First, lack of time.
Article 50 states: “The treaties shall cease to apply to the state
in question from the date of entry into force of the withdrawal
agreement or, failing that, two years after the notification . . . ,
unless the European Council, in agreement with the member state
concerned, unanimously decides to extend this period.” The chances
of securing an extension are slim. Thus the limit is two years. In
fact, it is less than this. Indeed, businesses will need clarity a
good year before the end. As a result, the UK’s leverage will
rapidly dwindle.
Second, divergent
interests. As noted by the great Prussian general Helmuth von Moltke,
no battle plan survives contact with the enemy. This will certainly
apply to the UK’s plans. It is negotiating with the European
Commission, 27 countries and the European Parliament, all of which
will have different red lines. Their need to reach an agreement is
less urgent than Britain’s. Many will want to show that exit is
costly. Many will feel that the longer the talks drag on, the greater
the chance of having UK-based business fall into their laps.
Third, divergent
negotiating priorities. The commission, the lead negotiator, wants to
start with the terms of the divorce before starting talks on a future
framework and the transition towards it. The UK believes that nothing
is agreed until everything is agreed. It will, perfectly sensibly,
not agree to a divorce unless the outlines of a subsequent
arrangement and the transition to it are also agreed. Disagreement on
how to negotiate might halt progress quickly.
Fourth, money. This
has always been a sticking point for the UK. But the commission
calculates that Britain owes €60bn. As a paper for the Centre for
European Reform notes, this is “a far cry from the £350m-a-week
bounty promised by Brexit campaigners during the referendum
campaign”. This demand could prove to be the decisive stumbling
block.
Fifth, complexity.
In addition to the issue of money, the divorce will cover outstanding
commitments (such as to scientific research), citizens’ rights and
housekeeping issues (outstanding competition cases, for example).

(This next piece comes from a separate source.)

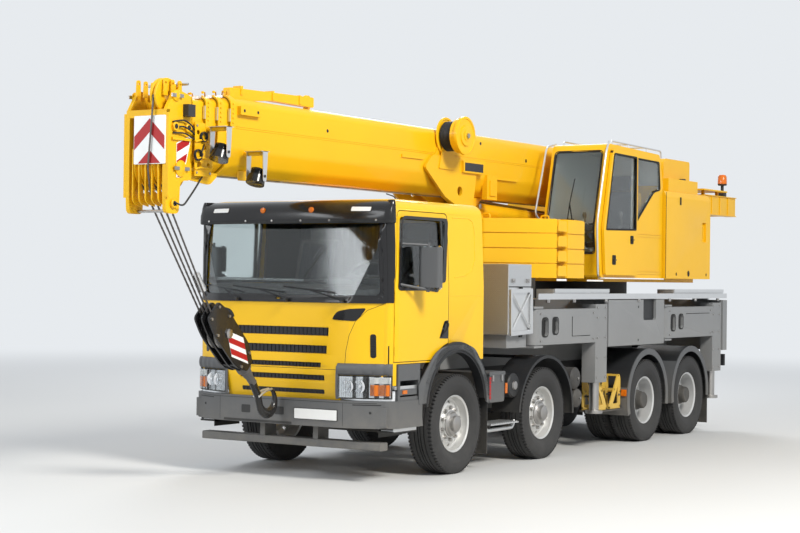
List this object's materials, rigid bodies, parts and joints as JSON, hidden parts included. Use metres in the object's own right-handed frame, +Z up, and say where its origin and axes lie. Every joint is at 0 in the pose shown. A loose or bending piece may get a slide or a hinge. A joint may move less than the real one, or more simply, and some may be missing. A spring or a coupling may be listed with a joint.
{
  "type": "four-axle truck-mounted telescopic mobile crane",
  "caption": "Truck crane with a slewing superstructure, telescopic boom, folding outriggers and hollow cabs, stowed for the road.",
  "frame": {"origin": "centre of the stowed crane's footprint box, on the ground", "axes": "+X to the vehicle's left, +Y to its rear, +Z up"},
  "size_m": [2.9932, 11.663, 3.833],
  "materials": {
    "yellow_paint": "gloss",
    "grey_paint": "satin",
    "chassis_paint": "satin",
    "black_paint": "satin",
    "engine_metal": "satin",
    "tinted_glass": "gloss",
    "lamp_glass": "gloss",
    "grey_trim": "matte",
    "dark_plastic": "satin",
    "checker_plate": "satin",
    "aluminium_edge": "satin",
    "chrome_rod": "gloss",
    "tyre_rubber": "matte",
    "polished_rim": "polished",
    "silver_rim": "satin"
  },
  "bodies": {
    "carrier": {"chassis_frame": "chassis_paint", "axles": "chassis_paint", "engine_block": "engine_metal", "driver_cab": "yellow_paint", "cab_glass": "tinted_glass", "cab_interior": "grey_trim", "front_bumper": "dark_plastic", "headlamps": "lamp_glass", "sun_visor": "dark_plastic", "mudguards": "dark_plastic", "tanks": "engine_metal", "tool_box": "checker_plate", "crane_subframe": "grey_paint", "deck_rails": "aluminium_edge", "ballast_plates": "yellow_paint"},
    "superstructure": {"turntable": "yellow_paint", "crane_cab": "yellow_paint", "crane_cab_glass": "tinted_glass", "machine_housing": "yellow_paint"},
    "crane_door": {"crane_door": "yellow_paint"},
    "boom_base": {"boom_base": "yellow_paint"},
    "boom_section_1": {"boom_section_1": "yellow_paint"},
    "boom_section_2": {"boom_section_2": "yellow_paint"},
    "boom_head": {"boom_head": "yellow_paint"},
    "hook_block": {"hook_block": "black_paint"},
    "luff_barrel": {"luff_barrel": "yellow_paint"},
    "luff_rod": {"luff_rod": "chrome_rod"},
    "door_left": {"door_left": "yellow_paint", "mirror_left": "dark_plastic"},
    "knuckle_1_left": {"knuckle_1_left": "chassis_paint"},
    "knuckle_2_left": {"knuckle_2_left": "chassis_paint"},
    "wheel_1_left": {"tyre_1_left": "tyre_rubber", "rim_1_left": "polished_rim"},
    "wheel_2_left": {"tyre_2_left": "tyre_rubber", "rim_2_left": "polished_rim"},
    "wheel_3_left": {"tyre_3_left": "tyre_rubber", "rim_3_left": "silver_rim"},
    "wheel_4_left": {"tyre_4_left": "tyre_rubber", "rim_4_left": "silver_rim"},
    "outrigger_front_left": {"outrigger_front_left": "grey_paint"},
    "jack_front_left": {"jack_front_left": "engine_metal"},
    "outrigger_rear_left": {"outrigger_rear_left": "grey_paint"},
    "jack_rear_left": {"jack_rear_left": "engine_metal"},
    "door_right": {"door_right": "yellow_paint", "mirror_right": "dark_plastic"},
    "knuckle_1_right": {"knuckle_1_right": "chassis_paint"},
    "knuckle_2_right": {"knuckle_2_right": "chassis_paint"},
    "wheel_1_right": {"tyre_1_right": "tyre_rubber", "rim_1_right": "polished_rim"},
    "wheel_2_right": {"tyre_2_right": "tyre_rubber", "rim_2_right": "polished_rim"},
    "wheel_3_right": {"tyre_3_right": "tyre_rubber", "rim_3_right": "silver_rim"},
    "wheel_4_right": {"tyre_4_right": "tyre_rubber", "rim_4_right": "silver_rim"},
    "outrigger_front_right": {"outrigger_front_right": "grey_paint"},
    "jack_front_right": {"jack_front_right": "engine_metal"},
    "outrigger_rear_right": {"outrigger_rear_right": "grey_paint"},
    "jack_rear_right": {"jack_rear_right": "engine_metal"}
  },
  "joints": [
    {"name": "slewing", "type": "hinge", "parent": "carrier", "child": "superstructure", "pos_m": [0, 2.82, 2], "axis": [0, 0, 1], "continuous": true},
    {"name": "boom_luff", "type": "hinge", "parent": "superstructure", "child": "boom_base", "pos_m": [0, 4.47, 3.42], "axis": [-1, 0, 0], "range_deg": [0, 82]},
    {"name": "luff_barrel_swing", "type": "hinge", "parent": "superstructure", "child": "luff_barrel", "pos_m": [0, 2.92, 2.735], "axis": [-1, 0, 0], "range_deg": [0, 91.36]},
    {"name": "luff_rod_slide", "type": "slide", "parent": "luff_barrel", "child": "luff_rod", "axis": [0, -0.9992, 0.04], "range_m": [0, 2.1207]},
    {"name": "telescope_1", "type": "slide", "parent": "boom_base", "child": "boom_section_1", "axis": [0, -1, 0], "range_m": [0, 7.8]},
    {"name": "telescope_2", "type": "slide", "parent": "boom_section_1", "child": "boom_section_2", "axis": [0, -1, 0], "range_m": [0, 7.8]},
    {"name": "telescope_3", "type": "slide", "parent": "boom_section_2", "child": "boom_head", "axis": [0, -1, 0], "range_m": [0, 7.8]},
    {"name": "hook_swing", "type": "hinge", "parent": "boom_head", "child": "hook_block", "pos_m": [0, -5.61, 2.985], "axis": [1, 0, 0], "range_deg": [0, 45]},
    {"name": "crane_door_slide", "type": "slide", "parent": "superstructure", "child": "crane_door", "axis": [0, 1, 0], "range_m": [0, 0.82]},
    {"name": "door_left_hinge", "type": "hinge", "parent": "carrier", "child": "door_left", "pos_m": [1.197, -3.473, 1.9], "axis": [0, 0, -1], "range_deg": [0, 75]},
    {"name": "steering_1_left", "type": "hinge", "parent": "carrier", "child": "knuckle_1_left", "pos_m": [0.8, -2.28, 0.5175], "axis": [0, 0, 1], "range_deg": [-32, 32]},
    {"name": "steering_2_left", "type": "hinge", "parent": "carrier", "child": "knuckle_2_left", "pos_m": [0.8, -0.34, 0.5175], "axis": [0, 0, 1], "range_deg": [-22.5, 22.5]},
    {"name": "wheel_1_left_spin", "type": "hinge", "parent": "knuckle_1_left", "child": "wheel_1_left", "pos_m": [1.064, -2.28, 0.5175], "axis": [1, 0, 0], "continuous": true},
    {"name": "wheel_2_left_spin", "type": "hinge", "parent": "knuckle_2_left", "child": "wheel_2_left", "pos_m": [1.064, -0.34, 0.5175], "axis": [1, 0, 0], "continuous": true},
    {"name": "wheel_3_left_spin", "type": "hinge", "parent": "carrier", "child": "wheel_3_left", "pos_m": [0.904, 2.42, 0.5175], "axis": [1, 0, 0], "continuous": true},
    {"name": "wheel_4_left_spin", "type": "hinge", "parent": "carrier", "child": "wheel_4_left", "pos_m": [0.904, 3.775, 0.5175], "axis": [1, 0, 0], "continuous": true},
    {"name": "outrigger_front_left_swing", "type": "hinge", "parent": "carrier", "child": "outrigger_front_left", "pos_m": [1.14, -0.53, 1.5], "axis": [0, 0, -1], "range_deg": [0, 90]},
    {"name": "jack_front_left_slide", "type": "slide", "parent": "outrigger_front_left", "child": "jack_front_left", "axis": [0, 0, -1], "range_m": [0, 0.55]},
    {"name": "outrigger_rear_left_swing", "type": "hinge", "parent": "carrier", "child": "outrigger_rear_left", "pos_m": [1.14, 3.07, 1.5], "axis": [0, 0, -1], "range_deg": [0, 90]},
    {"name": "jack_rear_left_slide", "type": "slide", "parent": "outrigger_rear_left", "child": "jack_rear_left", "axis": [0, 0, -1], "range_m": [0, 0.55]},
    {"name": "door_right_hinge", "type": "hinge", "parent": "carrier", "child": "door_right", "pos_m": [-1.197, -3.473, 1.9], "axis": [0, 0, 1], "range_deg": [0, 75]},
    {"name": "steering_1_right", "type": "hinge", "parent": "carrier", "child": "knuckle_1_right", "pos_m": [-0.8, -2.28, 0.5175], "axis": [0, 0, 1], "range_deg": [-32, 32]},
    {"name": "steering_2_right", "type": "hinge", "parent": "carrier", "child": "knuckle_2_right", "pos_m": [-0.8, -0.34, 0.5175], "axis": [0, 0, 1], "range_deg": [-22.5, 22.5]},
    {"name": "wheel_1_right_spin", "type": "hinge", "parent": "knuckle_1_right", "child": "wheel_1_right", "pos_m": [-1.064, -2.28, 0.5175], "axis": [1, 0, 0], "continuous": true},
    {"name": "wheel_2_right_spin", "type": "hinge", "parent": "knuckle_2_right", "child": "wheel_2_right", "pos_m": [-1.064, -0.34, 0.5175], "axis": [1, 0, 0], "continuous": true},
    {"name": "wheel_3_right_spin", "type": "hinge", "parent": "carrier", "child": "wheel_3_right", "pos_m": [-0.904, 2.42, 0.5175], "axis": [1, 0, 0], "continuous": true},
    {"name": "wheel_4_right_spin", "type": "hinge", "parent": "carrier", "child": "wheel_4_right", "pos_m": [-0.904, 3.775, 0.5175], "axis": [1, 0, 0], "continuous": true},
    {"name": "outrigger_front_right_swing", "type": "hinge", "parent": "carrier", "child": "outrigger_front_right", "pos_m": [-1.14, -0.53, 1.5], "axis": [0, 0, 1], "range_deg": [0, 90]},
    {"name": "jack_front_right_slide", "type": "slide", "parent": "outrigger_front_right", "child": "jack_front_right", "axis": [0, 0, -1], "range_m": [0, 0.55]},
    {"name": "outrigger_rear_right_swing", "type": "hinge", "parent": "carrier", "child": "outrigger_rear_right", "pos_m": [-1.14, 3.07, 1.5], "axis": [0, 0, 1], "range_deg": [0, 90]},
    {"name": "jack_rear_right_slide", "type": "slide", "parent": "outrigger_rear_right", "child": "jack_rear_right", "axis": [0, 0, -1], "range_m": [0, 0.55]}
  ],
  "couplings": [
    {"joint": "luff_barrel_swing", "follows": "boom_luff", "ratio": 1.1129},
    {"joint": "luff_rod_slide", "follows": "boom_luff", "m_per_rad": 1.4804},
    {"joint": "hook_swing", "follows": "boom_luff", "ratio": 0.545},
    {"joint": "steering_2_left", "follows": "steering_1_left", "ratio": 0.7},
    {"joint": "steering_1_right", "follows": "steering_1_left", "ratio": 1},
    {"joint": "steering_2_right", "follows": "steering_1_left", "ratio": 0.7}
  ]
}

London has also decided on the most complex possible post-Brexit
trading arrangement — a bespoke free-trade agreement (FTA), with
the possible addition of sectoral customs unions and “enhanced
equivalence” for finance, which are illegal under World Trade
Organization rules. The ensuing complexity could prove overwhelming.
In all, the chances
that a deal will not be reached in time must be high. Indeed Article
50 was presumably designed to be unworkable. Yet suppose a deal in
line with the UK government’s desires could be reached. What would
it mean for the UK, particularly on trade?
Two points are
crucial. First, empirical work demonstrates what Angus Armstrong of
the National Institute for Economic and Social Research calls the
iron law of trade models: “Trade between two countries
approximately halves as distance between them doubles.” Second,
tariffs are much less significant barriers to trade than regulations.
This is clearly true of services but it is also true of
manufacturing.
That is why a
careful empirical study indicates that a move from membership of the
European Economic Area to a mere FTA could lead to a huge reduction
in the affected trade. In all, UK trade may shrink by up to a quarter
in both services and goods. Because of distance and regulatory
barriers, agreements with the US, other “Anglosphere countries”
and leading emerging countries would not offset this: according to
the NIESR’s Monique Ebell, these might increase overall UK trade by
only 5 per cent. This is because the countries are distant and
regulatory barriers are likely to remain high. Also, if regulations
were lowered, complex questions of harmonisation and compatibility of
regimes would emerge. (See charts.)
The UK has committed
itself to becoming “global Britain”. Getting there successfully
will be a big challenge. True, the short term economic effect has
been far less than many supposed. But exit has not yet begun. In her
preface to the white paper, Theresa May claims that Britain is coming
together. The prime minister is right that the majority of Remainers
hope her form of Brexit will work: this is our country, too. Yet most
of us still believe that the path on which the UK is launched is
deeply against its interests. We must hope we are wrong.